● Records for this task:
◇ ◇ ◇ ◇ ◇
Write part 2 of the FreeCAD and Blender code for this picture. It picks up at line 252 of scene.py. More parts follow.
◇ ◇ ◇ ◇ ◇
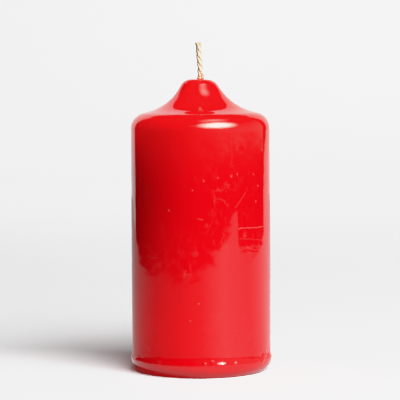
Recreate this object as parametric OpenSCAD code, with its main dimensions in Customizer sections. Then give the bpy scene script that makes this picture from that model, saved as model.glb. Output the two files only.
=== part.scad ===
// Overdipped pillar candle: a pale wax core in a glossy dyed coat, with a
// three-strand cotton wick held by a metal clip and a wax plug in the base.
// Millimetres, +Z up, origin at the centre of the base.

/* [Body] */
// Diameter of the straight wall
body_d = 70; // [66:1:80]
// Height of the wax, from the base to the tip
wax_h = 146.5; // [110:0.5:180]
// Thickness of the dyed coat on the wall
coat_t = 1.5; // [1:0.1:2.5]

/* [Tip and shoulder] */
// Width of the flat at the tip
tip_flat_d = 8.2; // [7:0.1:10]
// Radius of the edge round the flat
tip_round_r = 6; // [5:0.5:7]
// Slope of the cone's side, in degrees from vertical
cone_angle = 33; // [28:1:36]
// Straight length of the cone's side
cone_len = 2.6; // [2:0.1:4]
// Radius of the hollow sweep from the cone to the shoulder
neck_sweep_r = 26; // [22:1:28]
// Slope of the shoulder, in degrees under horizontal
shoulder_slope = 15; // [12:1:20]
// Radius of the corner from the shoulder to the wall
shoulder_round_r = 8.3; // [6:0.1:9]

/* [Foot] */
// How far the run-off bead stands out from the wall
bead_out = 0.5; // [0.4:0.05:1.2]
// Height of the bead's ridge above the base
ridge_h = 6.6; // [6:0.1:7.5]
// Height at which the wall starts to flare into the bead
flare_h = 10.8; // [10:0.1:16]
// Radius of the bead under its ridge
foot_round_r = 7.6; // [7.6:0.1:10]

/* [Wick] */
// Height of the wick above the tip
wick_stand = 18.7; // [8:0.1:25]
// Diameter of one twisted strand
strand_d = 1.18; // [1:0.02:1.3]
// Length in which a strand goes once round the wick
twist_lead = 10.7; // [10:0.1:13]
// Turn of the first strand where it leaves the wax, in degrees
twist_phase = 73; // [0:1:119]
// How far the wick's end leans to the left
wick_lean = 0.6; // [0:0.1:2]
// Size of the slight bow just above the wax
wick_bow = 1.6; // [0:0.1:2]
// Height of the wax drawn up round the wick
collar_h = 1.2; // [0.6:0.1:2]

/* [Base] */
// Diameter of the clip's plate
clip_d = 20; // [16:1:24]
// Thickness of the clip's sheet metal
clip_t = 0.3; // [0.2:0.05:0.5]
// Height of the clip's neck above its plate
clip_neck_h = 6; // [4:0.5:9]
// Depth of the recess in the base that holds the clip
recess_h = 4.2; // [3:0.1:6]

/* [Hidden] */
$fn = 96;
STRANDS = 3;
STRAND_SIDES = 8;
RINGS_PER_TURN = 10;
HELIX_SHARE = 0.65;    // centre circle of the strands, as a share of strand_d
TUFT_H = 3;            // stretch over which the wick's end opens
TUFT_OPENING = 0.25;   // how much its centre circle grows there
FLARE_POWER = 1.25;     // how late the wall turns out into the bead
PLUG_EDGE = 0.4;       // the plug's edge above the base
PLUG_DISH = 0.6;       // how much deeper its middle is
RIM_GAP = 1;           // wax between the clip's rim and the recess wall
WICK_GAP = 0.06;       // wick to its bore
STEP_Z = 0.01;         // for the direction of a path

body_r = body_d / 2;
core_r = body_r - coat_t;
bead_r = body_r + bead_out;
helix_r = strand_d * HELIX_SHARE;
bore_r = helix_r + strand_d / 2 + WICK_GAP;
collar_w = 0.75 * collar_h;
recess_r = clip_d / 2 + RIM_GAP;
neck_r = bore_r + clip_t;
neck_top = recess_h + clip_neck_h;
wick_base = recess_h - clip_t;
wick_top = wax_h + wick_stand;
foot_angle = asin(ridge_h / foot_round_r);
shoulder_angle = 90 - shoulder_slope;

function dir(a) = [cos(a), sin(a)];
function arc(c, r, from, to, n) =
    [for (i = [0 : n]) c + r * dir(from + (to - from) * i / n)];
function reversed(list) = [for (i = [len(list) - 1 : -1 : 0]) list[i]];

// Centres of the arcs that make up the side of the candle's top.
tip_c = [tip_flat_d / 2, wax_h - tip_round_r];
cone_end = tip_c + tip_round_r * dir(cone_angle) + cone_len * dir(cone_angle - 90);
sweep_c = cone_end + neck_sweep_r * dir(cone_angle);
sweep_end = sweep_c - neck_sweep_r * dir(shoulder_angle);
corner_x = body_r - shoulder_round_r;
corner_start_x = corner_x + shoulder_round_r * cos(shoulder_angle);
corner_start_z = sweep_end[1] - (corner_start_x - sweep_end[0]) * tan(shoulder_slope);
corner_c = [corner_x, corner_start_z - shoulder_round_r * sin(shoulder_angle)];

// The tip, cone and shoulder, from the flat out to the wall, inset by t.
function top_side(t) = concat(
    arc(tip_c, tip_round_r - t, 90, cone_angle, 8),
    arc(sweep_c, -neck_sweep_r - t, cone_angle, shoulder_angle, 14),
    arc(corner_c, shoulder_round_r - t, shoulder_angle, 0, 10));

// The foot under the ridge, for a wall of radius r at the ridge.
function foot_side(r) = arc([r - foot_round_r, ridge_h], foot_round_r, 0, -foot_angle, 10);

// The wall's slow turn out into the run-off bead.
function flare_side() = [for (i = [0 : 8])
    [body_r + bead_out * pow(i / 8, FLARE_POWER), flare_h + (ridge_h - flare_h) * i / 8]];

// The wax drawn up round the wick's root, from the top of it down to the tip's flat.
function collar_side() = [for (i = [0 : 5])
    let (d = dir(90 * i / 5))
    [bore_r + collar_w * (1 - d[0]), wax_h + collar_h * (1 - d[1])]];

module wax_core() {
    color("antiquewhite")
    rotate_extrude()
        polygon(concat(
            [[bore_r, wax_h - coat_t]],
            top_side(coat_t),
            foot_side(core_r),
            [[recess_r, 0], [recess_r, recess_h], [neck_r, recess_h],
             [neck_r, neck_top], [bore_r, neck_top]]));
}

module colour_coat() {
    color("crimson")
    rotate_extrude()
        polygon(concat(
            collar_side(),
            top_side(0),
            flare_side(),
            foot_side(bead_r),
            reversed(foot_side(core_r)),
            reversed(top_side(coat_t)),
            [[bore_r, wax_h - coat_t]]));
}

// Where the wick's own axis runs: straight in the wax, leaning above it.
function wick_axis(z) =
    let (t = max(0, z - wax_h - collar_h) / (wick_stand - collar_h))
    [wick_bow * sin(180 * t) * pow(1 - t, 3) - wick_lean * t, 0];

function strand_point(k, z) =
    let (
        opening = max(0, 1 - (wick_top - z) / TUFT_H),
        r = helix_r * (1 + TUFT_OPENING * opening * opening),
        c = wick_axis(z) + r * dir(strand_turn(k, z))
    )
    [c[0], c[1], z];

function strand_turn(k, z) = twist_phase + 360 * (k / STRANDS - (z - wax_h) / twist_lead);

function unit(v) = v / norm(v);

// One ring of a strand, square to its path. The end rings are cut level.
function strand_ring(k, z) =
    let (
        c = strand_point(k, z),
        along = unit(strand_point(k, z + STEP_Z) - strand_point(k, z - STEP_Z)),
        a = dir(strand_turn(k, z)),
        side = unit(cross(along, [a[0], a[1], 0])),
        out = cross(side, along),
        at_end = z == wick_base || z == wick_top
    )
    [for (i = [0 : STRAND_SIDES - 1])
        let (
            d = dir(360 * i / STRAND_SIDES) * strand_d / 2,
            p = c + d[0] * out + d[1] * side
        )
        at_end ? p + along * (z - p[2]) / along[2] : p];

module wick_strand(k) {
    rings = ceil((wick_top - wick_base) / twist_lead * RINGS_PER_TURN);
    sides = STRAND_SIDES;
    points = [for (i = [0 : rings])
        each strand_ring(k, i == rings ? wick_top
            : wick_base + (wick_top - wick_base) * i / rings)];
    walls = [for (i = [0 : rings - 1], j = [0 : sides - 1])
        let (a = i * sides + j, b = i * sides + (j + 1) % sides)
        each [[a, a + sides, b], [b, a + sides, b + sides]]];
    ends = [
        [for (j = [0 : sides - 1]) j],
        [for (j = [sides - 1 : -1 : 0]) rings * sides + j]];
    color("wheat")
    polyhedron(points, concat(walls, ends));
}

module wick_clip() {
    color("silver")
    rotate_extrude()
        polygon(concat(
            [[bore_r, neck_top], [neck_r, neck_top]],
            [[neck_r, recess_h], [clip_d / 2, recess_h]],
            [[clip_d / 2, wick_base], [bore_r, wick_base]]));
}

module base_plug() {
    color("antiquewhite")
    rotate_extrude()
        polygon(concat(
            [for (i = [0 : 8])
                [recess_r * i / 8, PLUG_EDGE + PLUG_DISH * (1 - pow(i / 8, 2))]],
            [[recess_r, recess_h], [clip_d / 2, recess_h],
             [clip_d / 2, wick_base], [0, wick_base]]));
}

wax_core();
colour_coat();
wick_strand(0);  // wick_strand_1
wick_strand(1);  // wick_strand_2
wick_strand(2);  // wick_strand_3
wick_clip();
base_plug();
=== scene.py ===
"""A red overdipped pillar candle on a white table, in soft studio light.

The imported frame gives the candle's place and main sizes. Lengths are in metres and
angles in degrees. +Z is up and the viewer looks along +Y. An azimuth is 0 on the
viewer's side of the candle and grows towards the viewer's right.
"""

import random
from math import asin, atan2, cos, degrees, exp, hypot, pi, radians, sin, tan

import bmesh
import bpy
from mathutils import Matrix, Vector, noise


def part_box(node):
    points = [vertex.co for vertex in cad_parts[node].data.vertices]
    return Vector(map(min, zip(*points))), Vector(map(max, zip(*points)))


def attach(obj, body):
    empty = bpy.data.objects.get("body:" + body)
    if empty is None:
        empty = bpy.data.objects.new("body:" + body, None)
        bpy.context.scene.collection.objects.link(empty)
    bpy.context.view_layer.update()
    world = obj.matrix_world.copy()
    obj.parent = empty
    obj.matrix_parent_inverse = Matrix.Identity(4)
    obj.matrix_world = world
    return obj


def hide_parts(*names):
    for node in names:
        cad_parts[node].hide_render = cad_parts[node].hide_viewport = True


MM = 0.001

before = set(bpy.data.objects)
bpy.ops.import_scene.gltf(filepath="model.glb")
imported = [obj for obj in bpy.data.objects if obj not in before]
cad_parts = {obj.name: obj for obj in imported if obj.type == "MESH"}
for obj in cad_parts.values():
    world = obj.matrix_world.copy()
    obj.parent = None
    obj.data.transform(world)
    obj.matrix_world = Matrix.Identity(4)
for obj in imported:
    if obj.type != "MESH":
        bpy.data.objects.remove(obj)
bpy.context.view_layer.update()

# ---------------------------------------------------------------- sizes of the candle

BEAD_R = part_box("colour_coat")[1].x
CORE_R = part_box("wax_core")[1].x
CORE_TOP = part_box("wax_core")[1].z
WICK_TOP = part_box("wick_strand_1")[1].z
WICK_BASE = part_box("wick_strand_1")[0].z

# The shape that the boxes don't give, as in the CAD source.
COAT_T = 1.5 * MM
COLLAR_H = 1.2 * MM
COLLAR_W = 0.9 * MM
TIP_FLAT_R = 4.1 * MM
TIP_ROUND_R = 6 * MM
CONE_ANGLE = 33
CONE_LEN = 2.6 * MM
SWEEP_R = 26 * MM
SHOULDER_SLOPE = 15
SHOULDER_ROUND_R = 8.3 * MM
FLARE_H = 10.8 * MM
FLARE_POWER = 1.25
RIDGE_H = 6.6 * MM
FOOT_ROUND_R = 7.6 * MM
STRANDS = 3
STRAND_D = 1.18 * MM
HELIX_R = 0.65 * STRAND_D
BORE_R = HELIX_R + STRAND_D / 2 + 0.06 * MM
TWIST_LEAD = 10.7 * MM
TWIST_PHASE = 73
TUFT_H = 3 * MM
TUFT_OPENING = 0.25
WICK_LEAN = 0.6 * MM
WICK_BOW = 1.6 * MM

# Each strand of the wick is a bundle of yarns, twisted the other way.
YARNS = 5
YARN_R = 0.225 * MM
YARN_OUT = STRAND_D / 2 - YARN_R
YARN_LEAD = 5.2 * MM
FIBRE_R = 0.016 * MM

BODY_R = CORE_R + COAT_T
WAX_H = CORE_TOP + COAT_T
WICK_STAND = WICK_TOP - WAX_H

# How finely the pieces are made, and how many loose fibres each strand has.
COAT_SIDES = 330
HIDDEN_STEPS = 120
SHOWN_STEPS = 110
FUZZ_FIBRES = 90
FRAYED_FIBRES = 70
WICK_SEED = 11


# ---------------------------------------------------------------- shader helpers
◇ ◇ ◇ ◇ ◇
● Instructions for the task:
Starting at the line that contains "obj.matrix_parent_inverse = Matrix.Identity(4)" and ending at the line that contains "obj.data.transform(world)", repeat each line exactly, both ends included, and nothing else.

● Task output:
    obj.matrix_parent_inverse = Matrix.Identity(4)
    obj.matrix_world = world
    return obj


def hide_parts(*names):
    for node in names:
        cad_parts[node].hide_render = cad_parts[node].hide_viewport = True


MM = 0.001

before = set(bpy.data.objects)
bpy.ops.import_scene.gltf(filepath="model.glb")
imported = [obj for obj in bpy.data.objects if obj not in before]
cad_parts = {obj.name: obj for obj in imported if obj.type == "MESH"}
for obj in cad_parts.values():
    world = obj.matrix_world.copy()
    obj.parent = None
    obj.data.transform(world)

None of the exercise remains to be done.